Norwegian Wood, a short, easily digestible 1987 bildungsroman, was a smash in Japan but not published in the U.S. in 2000 (well-after Wind-Up Bird), and was the follow-up to Murakami’s more openly surreal A Wild Sheep Chase (1982) and Hard-Boiled Wonderland and the End of the World (1985), which became available here in 1989 and 1991, respectively. Its reputation as a somewhat jejune entry in the Murakami canon is an unfortunate result of schedules of translation presenting a skewed vision of an author’s progression—its long unavailability and autobiographical cast lent it an air of the “burgeoning” when it was in fact written just after one of his most archetypically strange novels in perhaps the most fecund period of his career. Tran’s film takes some liberties with the text (most obviously omitting a framing device that kicked the novel off, and also trimming a few minor subplots and characters), but largely hits the major narrative beats. That he does so via a battery of oblique storytelling strategies suggests again the difficulties of truly adapting Murakami, and signals the filmmaker’s sensitivity to rendering the feel of the writer’s world as opposed to just following his story by rote.

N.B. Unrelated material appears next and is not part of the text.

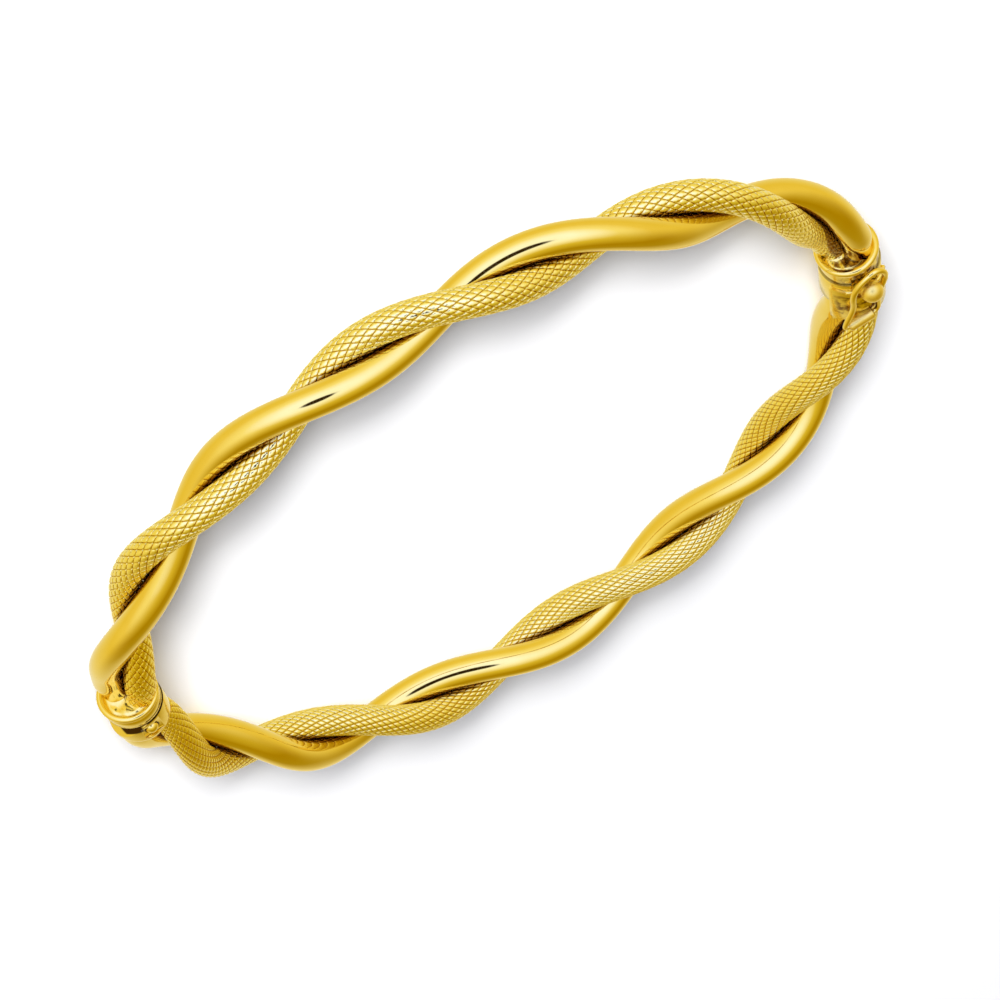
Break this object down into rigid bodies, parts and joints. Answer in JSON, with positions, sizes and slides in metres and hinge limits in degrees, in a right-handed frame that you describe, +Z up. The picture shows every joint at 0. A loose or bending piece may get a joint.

The film begins by introducing a trio of friends who are ripped apart not long after we meet them. Teenaged lovers Naoko (Rinko Kikuchi) and Kizuki (Kengo Kora) and Kizuki’s best friend, Toru (Ken’ichi Matsuyama), are inseparable until, suddenly, they’re not. Tran shorthands their youthful play via a series of disconnected shots—frolics at a community pool or wanderings in a preternaturally green field, while Toru’s barebones voiceover outlines the contours of their camaraderie. After Kizuki abruptly, and without any discernible textual warning, kills himself (in a distressingly sober single-take), the film flashes forward a few years to Toru’s new life as a book-obsessed university student in early 1970s Tokyo, where he’s occupying a raggedy communal dorm, avoiding the massive protests that rocked the country, trying to sleep with a girl every now and again. His narration immediately following Kizuki’s death spoke of a desire for a break, and in the utter lack of reference to the life with Kizuki and Naoko he once lived, it seems he’s been successful. Here, Tran tosses off bits and snatches of narrative information, foreshortens scenes, builds montages only to cut them off abruptly (even bluntly hacking at his catchy period music cues), destabilizing his audience as to the import of each image, save their aggregated suggestion of the forward march of time.

Toru’s surprised when Naoko turns up at school unexpectedly; it’s clear that the pair cut ties after Kizuki’s death, but they pick up where the film’s introduction cut off. They don’t talk of Kizuki, but his absence hangs heavy over their meetings, which most often take the form of long, aimless walks around the city. After a few months, on her birthday, the two have sex, the kind of unanticipated, mysteriously meaning-heavy narrative-hinging sex that so many of Murakami’s novels turn on, rendered with appropriate weight and discretion by Tran. It’s erotic, yet never lurid, illuminated by moonlight, which gives it a liminal feel; is this intercourse happening in Naoko’s apartment? Or does its utter unexpectedness signal they’ve shifted elsewhere? Midway through, an obviously pained Naoko admits that she’d never had sex with Kizuki, and when the surprised Toru later asks why, she shuts herself off entirely, refusing to answer. The next day she moves out of the apartment, and disappears from Toru’s life, at least for a while.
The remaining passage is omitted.